Stress hormones up around holidays, making sleep more difficult


Holiday shopping, get-togethers, gift-wrapping, decorating -- if we didn't have time to sleep before, we certainly have less time now. But experts warn us you just can't get used to a lack of sleep.

Studies show lack of sleep can lead to obesity, diabetes, high blood pressure, heart disease and increases risk of traffic accidents.

The recommended amount of nightly sleep is seven hours.

But first: Fix your alarm clock.

Hitting the snooze button every 10 minutes is one of the worst things you can do for your health. Experts remind us that the most restorative part of your sleep, your rapid eye movement (REM) cycle, happens in the morning. So when you're constantly waking up:

"Really disrupts the normal rhythm of getting into those deeper, more restorative stages of sleep," said Dr. Steven Rabin, Advanced Gynecology Solutions.
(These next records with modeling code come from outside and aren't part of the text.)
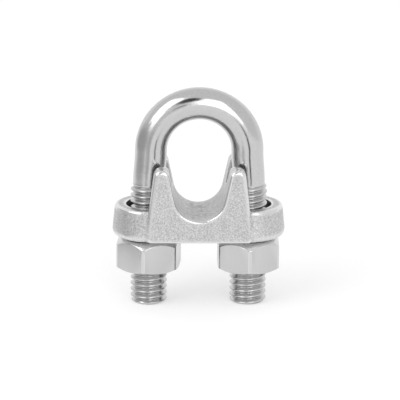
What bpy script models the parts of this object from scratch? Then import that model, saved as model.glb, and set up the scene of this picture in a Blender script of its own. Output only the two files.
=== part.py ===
"""Wire rope clip: a U-bolt, a cast saddle and two hexagon nuts, standing on the ends of its legs.

Metres, +Z up. The origin is on the ground, midway between the two legs; the rope runs along Y.
"""

import math

import bmesh
import bpy
from mathutils import Vector

MM = 0.001

# Rope that the clip is made for
ROPE_DIAMETER = 8.0 * MM
ROPE_CLEARANCE = 0.1 * MM

# U-bolt
LEG_SPACING = 16.2 * MM
LEG_TOE_IN = 0.3 * MM
WIRE_DIAMETER = 5.2 * MM
THREAD_DIAMETER = 6.0 * MM
THREAD_LENGTH = 20.3 * MM
THREAD_RUNOUT = 0.5 * MM
LEG_HEIGHT = 25.5 * MM
LEG_END_CHAMFER = 0.4 * MM

# Nuts
NUT_ACROSS_FLATS = 9.85 * MM
NUT_ACROSS_CORNERS = 11.1 * MM
NUT_HEIGHT = 5.3 * MM
NUT_TOP_FACE_DIAMETER = 9.0 * MM
NUT_BOTTOM_FACE_DIAMETER = 9.5 * MM
NUT_TOP_BEVEL = math.radians(45)
NUT_BOTTOM_BEVEL = math.radians(30)
NUT_THREAD_CLEARANCE = 0.15 * MM
NUT_COUNTERSINK = 0.35 * MM
NUT_STANDS_ABOVE_LEG_END = 5.8 * MM
NUT_TURNS = (math.radians(-10), math.radians(1))

# Saddle
SADDLE_ON_NUT_GAP = 0.3 * MM
SADDLE_DEPTH = 12.0 * MM
SEAT_ABOVE_BASE = 3.75 * MM
SEAT_FLARE = math.radians(12)
HORN_HEIGHT = 12.2 * MM
HORN_TIP_RADIUS = 1.2 * MM
HORN_TIP_INSIDE_LEG = 0.8 * MM
FOOT_BEYOND_LEG = 0.75 * MM
FOOT_CORNER_RADIUS = 0.8 * MM
FACE_EDGE_RADIUS = 0.6 * MM
SEAT_EDGE_EASE = 0.25 * MM
BASE_EDGE_EASE = 0.3 * MM
EAR_DIAMETER = 12.1 * MM
EAR_DRAFT = math.radians(6)
EAR_HEIGHT = 5.2 * MM
EAR_TOP_RADIUS = 0.5 * MM
EAR_BOTTOM_RADIUS = 1.0 * MM
EAR_HOLE_CLEARANCE = 0.7 * MM
EAR_HOLE_LIP = 0.35 * MM
EAR_INNER_PART = 0.5 * MM

# Fineness
ARC_STEP = math.radians(11)
TURNED_SIDES = 48
LEG_SPACE_SIDES = 44
WIRE_SIDES = 24
BOW_STEPS = 24
EDGE_SEGMENTS = 3
CUT_MARGIN = 2.0 * MM
WELD_DISTANCE = 0.001 * MM

STEEL_POLISHED = ((0.62, 0.62, 0.60), 0.16)
STEEL_CAST = ((0.60, 0.60, 0.58), 0.38)
STEEL_BRIGHT = ((0.66, 0.66, 0.65), 0.24)

LEG_X = (-LEG_SPACING / 2, LEG_SPACING / 2)
BOW_RADIUS = LEG_SPACING / 2 - LEG_TOE_IN
NUT_TOP = NUT_STANDS_ABOVE_LEG_END + NUT_HEIGHT
SADDLE_BASE = NUT_TOP + SADDLE_ON_NUT_GAP
SEAT_RADIUS = ROPE_DIAMETER / 2 + ROPE_CLEARANCE
SEAT_BOTTOM = SADDLE_BASE + SEAT_ABOVE_BASE
SEAT_CENTRE = SEAT_BOTTOM + SEAT_RADIUS
HORN_TIP_HALF_WIDTH = LEG_SPACING / 2 - HORN_TIP_INSIDE_LEG
FOOT_HALF_WIDTH = LEG_SPACING / 2 + FOOT_BEYOND_LEG
EAR_HOLE_RADIUS = THREAD_DIAMETER / 2 + EAR_HOLE_CLEARANCE
EAR_TOP = SADDLE_BASE + EAR_HEIGHT


def clear_scene():
    for old in list(bpy.data.objects):
        bpy.data.objects.remove(old, do_unlink=True)


def new_collection(name):
    collection = bpy.data.collections.new(name)
    bpy.context.scene.collection.children.link(collection)
    return collection


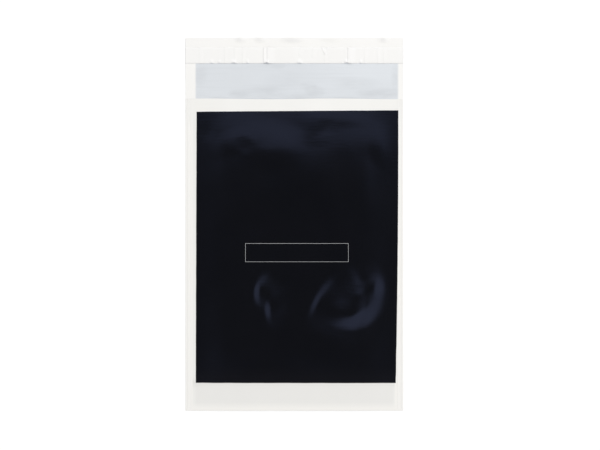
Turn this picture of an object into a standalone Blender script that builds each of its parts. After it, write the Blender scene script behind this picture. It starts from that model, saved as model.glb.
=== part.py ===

Rabin says it's better to wake up a little later than to play with your snooze button.

"It's really best to set the alarm for when you really have to get up, and get up," said Rabin.

Rabin says his patients are constantly sabotaging their sleep and don't know it. And this time of year, the stress hormones adrenaline and cortisol often kick in.

"When you're stressed and when you're wound up, the levels never go down," said Rabin.

A perfect example is when you've had a full day and you see a sink full of dishes. When you break through your fatigue and get your second wind is when your body gets tired, but stays wired. Dr. Rabin's advice: Recognize that first wave of fatigue and go to bed right then.

"You're getting a doctor's prescription: My orders are you can leave the sink full of dishes and clean them up the next day."

Another hormone that people need to pay attention to is melatonin. It's secreted through the pineal gland in the brain. To help program your body Rabin recommends people get themselves into daylight or sunshine when they wake up, and power down at night by making their bedroom as dark as possible.

"So by having light during the day and dark at night, that stimulates your body to make the melatonin, which gives you that deep restorative sleep," said Rabin.

To make your room as dark as possible, Rabin suggests pulling out the night lights and covering up your clock radio. Start doing this an hour before bedtime.